The other type is that commonly used in aircraft such as the IO-360. The pressue is set by the pump (usually just high enough for the needs of the engine) and there is usually a relief or purge valve at the end of the rail. There is no return to the tank.
Both system have the advantages over carbiration that include the ability to very finely, and easily, balance the flow to each cylinder; and indeference to gravity (that is what got you started on all this). Also, carb ice becomes much less possible. There is still a small temp drop across a throttle body, and given enough freezing rain anything can freeze over - but this only comes into play in know ice conditions. So switching to fuel injection does eliminate the possiblility of carb ice for most homebuilts.
The aircraft system has the further advantage of not being dependent on eletrical power (as most of them are actually Mechanical Fuel Fnjection). I guess the certification powers the be felt that lack of dependance on electrons was more important than the benifits of a return flow system. Those advantages include the virtuial elimination of issues with water contamination (unless it is a massive amount of water). In the return flow system, any gulp of water quickly runs past the injectors and back to the tank where it is properly mixed. With the one-way system the entire gulp of water must run through the injectors as if it were fuel. Purge valves work OK on preflight (if you have one) but do nothing for you if you get a gulp of water at rotation.
More importantly, the return flow system eliminates the possiblility of vapor lock. Take a winter blend mogas (more volatile) and run it at slow speed through a hot engine compartment at altitude (where the pressure is low) and have the fuel pump create a suction trying to get the fuel out of the tank, and you have a set-up for vapor lock. The low pressure on the warm fuel can cause it to create a vapor bubble. The one-way systems do not help with this issue. But with a return flow system the high pressue prevents the vapor, the high flow keeps the fuel cool also preventing the vapor, and if a small amount does form most of it is quickly run past the injectors an back into the tank. Note that it is important to keep the fuel pumps low, and as close to the tank as possible (or in them altogether) to prevent large amounts of vapor from appearing upstream of the pump (somethng that many installers of automotive fuel sustems fail to to - the pumps must not be in the engine compartment to attain this great advantage)
O2 sensor:
I agree with Ross on the closed loop issue.

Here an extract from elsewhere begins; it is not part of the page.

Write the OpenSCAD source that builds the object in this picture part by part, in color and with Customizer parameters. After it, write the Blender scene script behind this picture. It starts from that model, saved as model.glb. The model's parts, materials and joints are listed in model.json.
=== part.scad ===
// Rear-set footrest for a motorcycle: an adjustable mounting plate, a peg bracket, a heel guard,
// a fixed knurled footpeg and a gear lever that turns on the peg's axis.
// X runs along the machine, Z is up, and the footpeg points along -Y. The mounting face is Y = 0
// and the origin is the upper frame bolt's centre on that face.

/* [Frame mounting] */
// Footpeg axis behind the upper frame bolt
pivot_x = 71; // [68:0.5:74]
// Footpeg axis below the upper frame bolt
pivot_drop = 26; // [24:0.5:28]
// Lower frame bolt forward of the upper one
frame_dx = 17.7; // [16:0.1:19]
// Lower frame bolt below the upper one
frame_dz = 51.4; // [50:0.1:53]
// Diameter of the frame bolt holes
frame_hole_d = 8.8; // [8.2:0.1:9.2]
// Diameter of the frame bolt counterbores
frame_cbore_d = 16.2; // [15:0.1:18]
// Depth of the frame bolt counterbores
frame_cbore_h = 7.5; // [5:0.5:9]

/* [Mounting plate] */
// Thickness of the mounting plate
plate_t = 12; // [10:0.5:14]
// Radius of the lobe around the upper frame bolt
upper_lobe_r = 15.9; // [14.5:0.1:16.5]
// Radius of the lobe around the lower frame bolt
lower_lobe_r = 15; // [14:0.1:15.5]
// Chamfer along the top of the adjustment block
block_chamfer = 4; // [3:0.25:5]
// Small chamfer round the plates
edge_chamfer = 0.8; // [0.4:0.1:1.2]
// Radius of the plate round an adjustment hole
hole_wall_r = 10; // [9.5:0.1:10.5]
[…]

It is possible to run closed loop in the aircraft but it is not worth while. While you can adjust the computer to run at whatever stoichiometric mix that the O2 sensor is capable of sensing (which could keep you at, say, appx. 100 ROP) the lack of frequent power changes in the aircraft and the desire for running different stoichiometry during different phases of flight make closed loop not worth the hassle, not to mention an additional failure point.
I find the O2 sensor most helpful for tuning the computer(s) and giving giving a quick look at where I am at on the mixture curve (it is much faster than EGT, but has less resolution). But I stlill use EGT for the final mixture adjustment in flight, after all that is what is important to me, keeping to turbo temps under control. You would use EGT to balance you cylinders not O2. It is nice to have, but given the choice between O2 and EGT I would take EGT.
All in all, EFI is a great addition, return flow type is better IMHO. Using mogas can save a ton of money at current prices. Etanol is not a problem IF you undertand and mitigate the issues. O2 sensors are nice and don't exclude the use of 100LL, but don't bring all that much to the table either.